Zweiklassenarbeit

Das ominöse Gebilde “die Wirtschaft” hat einen neuen Vorstoß bezüglich der Ausweitung der maximalen Arbeitszeit getätigt. Nach dem Motto “darfs a bisserl mehr sein” strebt man eine Erhöhung auf 12h/Tag an, das sind 60 h/Woche. Begründet wird das mit dem Erhalt des Wirschaftsstandortes Österreich – was auch immer das genau heißen soll – und damit, daß das ja bloß eine Vorsorge für den absoluten Notfall sein soll.

Eh klar.

Der Kiebitzer, als Techniker, hat diesbezüglich keine einschlägige Erfahrung, aber irgendwann in den ganzen Jahren auf der WUNI muß doch in irgendeiner Vorlesung wenigstens einmal das Wort “Überstunden” gefallen sein, oder? Gut, das ist ein häßliches Wort, da müßte man den Leuten ja glatt mehr bezahlen, das täte dem Wirtschaftsstandort wahrscheinlich nicht so gut… Ein anderes Wort vielleicht, “Gleitzeit”? Sie verstehen, heute ein bissi mehr, dafür morgen ein bissi weniger? Ist nicht in allen Branchen machbar, auch klar. Die meisten gutbezahlten Jobs haben eh schon völlige Gleitzeit, und die paar Produktionsbetriebe die es in Österreich noch gibt, fahren im 3-Schicht Betrieb – da steigt die Produktivität auch dann nicht wenn man zwei Hanseln vor die gleiche Maschine stellt. Und 12 h Schichten wird die Gewerkschaft da nie im Leben zulassen.

Also, worum geht’s bei der Sache? Um den Handel natürlich. Da arbeiten lauter Frauen, notorisch schlecht ausgebildet, notorisch teilzeitbeschäftigt, notorisch unterbezahlt, notorisch auf der Suche nach mehr Einkommen. Die können weder anders, noch sich wehren, also kann man da die Daumenschrauben ruhig ein bißchen fester anziehen und die ordentlich schuften lassen.

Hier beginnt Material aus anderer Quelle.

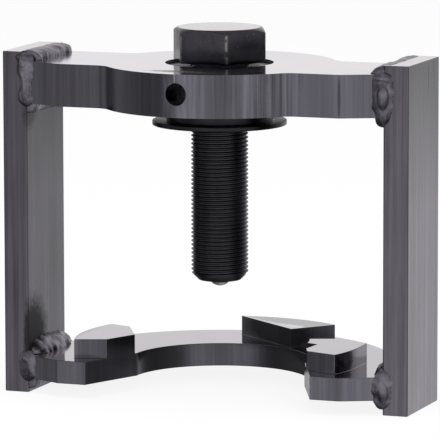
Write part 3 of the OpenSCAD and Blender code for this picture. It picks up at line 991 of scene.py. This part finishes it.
class PULLER_OT_stage(bpy.types.Operator):
    """Adds the floor, the lights, the white surroundings and the camera"""

    bl_idname = "puller.stage"
    bl_label = "Stage"

    def execute(self, context):
        self.add_floor()
        self.add_world(context.scene)
        self.add_light("top light", (0.2, -0.3, 1.6), size=1.2, power=14)
        self.add_light("right light", (1.2, -0.9, 0.7), size=0.8, power=8)
        self.add_camera(context.scene)
        context.scene.view_settings.view_transform = "Standard"
        return {"FINISHED"}

    # Brightness of the surroundings below the horizon by direction, in degrees from +X round through the back
    low_ring = (
        (-180, 0.42), (-172, 0.44), (-162, 0.46), (-150, 0.33), (-138, 0.29), (-127, 0.36), (-118, 0.62),
        (-108, 0.95), (-97, 1.04), (-84, 0.98), (-70, 0.76), (-58, 0.95), (-46, 1.12), (-34, 0.95),
        (-20, 0.7), (-6, 0.58), (8, 0.42), (24, 0.18), (42, 0.3), (56, 0.65), (68, 0.92), (92, 0.9),
        (112, 0.5), (128, 0.55), (140, 0.25), (150, 0.2), (161, 0.32), (172, 0.4), (180, 0.42),
    )
    # And above it, up to where it gets dim overhead
    high_ring = ((-180, 0.5), (-110, 0.85), (-40, 0.85), (20, 0.6), (60, 1.0), (150, 1.0), (180, 0.5))

    def mirrored(self, finish):
        """The surroundings that show in the metal, by direction."""
        way = {0: finish.place}
        x, y, z = (finish.node("ShaderNodeSeparateXYZ", inputs=way, output=i) for i in range(3))
        angle = finish.node("ShaderNodeMath", {"operation": "ARCTAN2"}, {0: y, 1: x})
        share = finish.ramp(angle, -math.pi, math.pi)
        peak = max(bright for _, bright in self.low_ring)
        rings = []
        for ring in (self.low_ring, self.high_ring):
            stops = [((degrees + 180) / 360, bright / peak) for degrees, bright in ring]
            tone = finish.node("ShaderNodeValToRGB", {"stops": stops}, {0: share})
            rings.append(finish.shaded(tone, peak))
        low, high = rings
        tint = Vector((1.0, 0.975, 0.99))
        high = finish.node("ShaderNodeVectorMath", {"operation": "MULTIPLY"}, {0: high, 1: tint})
        # Darker straight overhead and towards the ground under the object
        dim = finish.ramp(z, 0.3, 0.7, 1.0, 0.55)
        deep = finish.ramp(z, -0.75, -0.3, 0.35, 1.0)
        return finish.mix(finish.ramp(z, -0.02, 0.06), finish.shaded(low, deep), finish.shaded(high, dim))

    @staticmethod
    def add_floor():
        """A white floor that takes a soft shadow and stays out of the metal's reflections."""
        bm = bmesh.new()
        bmesh.ops.create_grid(bm, x_segments=1, y_segments=1, size=4.0)
        mesh = bpy.data.meshes.new("floor")
        bm.to_mesh(mesh)
        bm.free()
        floor = bpy.data.objects.new("floor", mesh)
        floor.visible_glossy = False
        bpy.context.scene.collection.objects.link(floor)
        finish = Finish("floor paint")
        camera = finish.node("ShaderNodeLightPath", output="Is Camera Ray")
        paint = finish.node("ShaderNodeBsdfDiffuse", inputs={"Color": (0.85, 0.85, 0.85, 1)})
        white = finish.node("ShaderNodeEmission", inputs={"Color": (1, 1, 1, 1), "Strength": 1.0})
        # The share of plain white that hides the floor's far shading
        glow = camera * 0.88
        both = finish.node("ShaderNodeMixShader", inputs={0: glow, 1: paint, 2: white})
        mesh.materials.append(finish.output(both))

    def add_world(self, scene):
        """Surroundings that are white behind the object, even in their light, and uneven in reflections."""
        finish = Finish("studio", world=True)
        ring = self.mirrored(finish)
        camera = finish.node("ShaderNodeLightPath", output="Is Camera Ray")
        gloss = finish.node("ShaderNodeLightPath", output="Is Glossy Ray")
        soft = finish.node("ShaderNodeBackground", inputs={"Color": (1, 1, 1, 1), "Strength": 0.8})
        white = finish.node("ShaderNodeBackground", inputs={"Color": (1, 1, 1, 1), "Strength": 1.0})
        uneven = finish.node("ShaderNodeBackground", inputs={"Color": ring, "Strength": 1.0})
        plain = finish.node("ShaderNodeMixShader", inputs={0: camera, 1: soft, 2: white})
        both = finish.node("ShaderNodeMixShader", inputs={0: gloss, 1: plain, 2: uneven})
        scene.world = finish.output(both)

    @staticmethod
    def add_light(name, place, size, power):
        """A square lamp, in metres and watts, that faces the object and isn't mirrored in it."""
        lamp = bpy.data.lights.new(name, "AREA")
        lamp.size = size
        lamp.energy = power
        light = bpy.data.objects.new(name, lamp)
        light.location = place
        light.rotation_euler = (Vector((0, 0, 0.08)) - Vector(place)).to_track_quat("-Z", "Y").to_euler()
        light.visible_glossy = False
        bpy.context.scene.collection.objects.link(light)

    @staticmethod
    def add_camera(scene):
        """A long lens that looks at the object from its right and a little from above."""
        yaw, pitch, roll = (math.radians(a) for a in (20.523, 8.2, -0.115))
        place = Vector((726.57, -1940.63, 377.94)) * MM
        lens = bpy.data.cameras.new("camera")
        lens.sensor_width = 36
        lens.lens = 384.725
        lens.clip_start, lens.clip_end = 0.1, 20
        camera = bpy.data.objects.new("camera", lens)
        turn = Matrix.Rotation(yaw, 4, "Z") @ Matrix.Rotation(math.pi / 2 - pitch, 4, "X")
        turn = turn @ Matrix.Rotation(roll, 4, "Z")
        camera.matrix_world = Matrix.Translation(place) @ turn
        scene.collection.objects.link(camera)
        scene.camera = camera


class PULLER_PT_sidebar(bpy.types.Panel):
    """Lists the puller's pieces"""

    bl_idname = "PULLER_PT_sidebar"
    bl_label = "Puller"
    bl_space_type = "VIEW_3D"
    bl_region_type = "UI"
    bl_category = "Puller"

    def draw(self, context):
        for name in ("edge", "pitch", "bar_colour", "plate_colour", "screw_colour"):
            self.layout.prop(context.scene.puller_sizes, name)
        for operator in OPERATORS:
            self.layout.operator(operator.bl_idname)


OPERATORS = (
    PULLER_OT_bars,
    PULLER_OT_plates,
    PULLER_OT_welds,
    PULLER_OT_bushing,
    PULLER_OT_lock_screw,
    PULLER_OT_forcing_screw,
    PULLER_OT_ball,
    PULLER_OT_stage,
)
CLASSES = (PullerSizes, *OPERATORS, PULLER_PT_sidebar)


def register():
    for cls in CLASSES:
        bpy.utils.register_class(cls)
    bpy.types.Scene.puller_sizes = bpy.props.PointerProperty(type=PullerSizes)


def unregister():
    del bpy.types.Scene.puller_sizes
    for cls in reversed(CLASSES):
        bpy.utils.unregister_class(cls)


def main():
    register()
    bpy.ops.puller.bars()
    bpy.ops.puller.plates()
    bpy.ops.puller.welds()
    bpy.ops.puller.bushing()
    bpy.ops.puller.lock_screw()
    bpy.ops.puller.forcing_screw()
    bpy.ops.puller.ball()
    bpy.ops.puller.stage()


if __name__ == "__main__":
    main()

Und jetzt ein kurzer Blick auf die andere Seite: Die EU hat sich gemeldet und besteht jetzt endlich ernsthaft darauf, die Wochenarbeitszeit für Spitalsärzte auf 48h zu senken, das sind ein bißchen mehr als 9,5 h/Tag.

Die Wogen gehen auf beiden Seiten hoch: Auf der einen will man – verständlicherweise – nicht noch mehr arbeiten, auf der anderen – verständlicherweise – nicht auf Einkommen verzichten.

Der Kiebitzer sitzt am Zaun dazwischen und wundert sich. Wieso kann man eine Seite immer mehr ausquetschen, und die andere gleichsam unter eine Schutzglocke stellen? Es ist durchaus klar, daß nach langer Arbeitszeit vermehrt Fehler auftreten, und daß es einen Unterschied macht, ob man nach 10 Stunden noch eine Magenoperation macht oder jemandem eine Leberkässemmel verkauft, Aber das alleine kann’s ja wohl nicht sein?

Der Vollständigkeit halber möchte der Kiebitzer anmerken, daß er noch nie eine Überstunde bezahlt bekommen hat. Sein erster Vertrag in Asien ging von einer Wochenarbeitszeit von 40 Stunden aus. Mindestens. Andererseits hat er völlige Gleitzeit – es stört niemanden wenn er um 3 Uhr geht, weder nachmittags, aber auch nicht nachts…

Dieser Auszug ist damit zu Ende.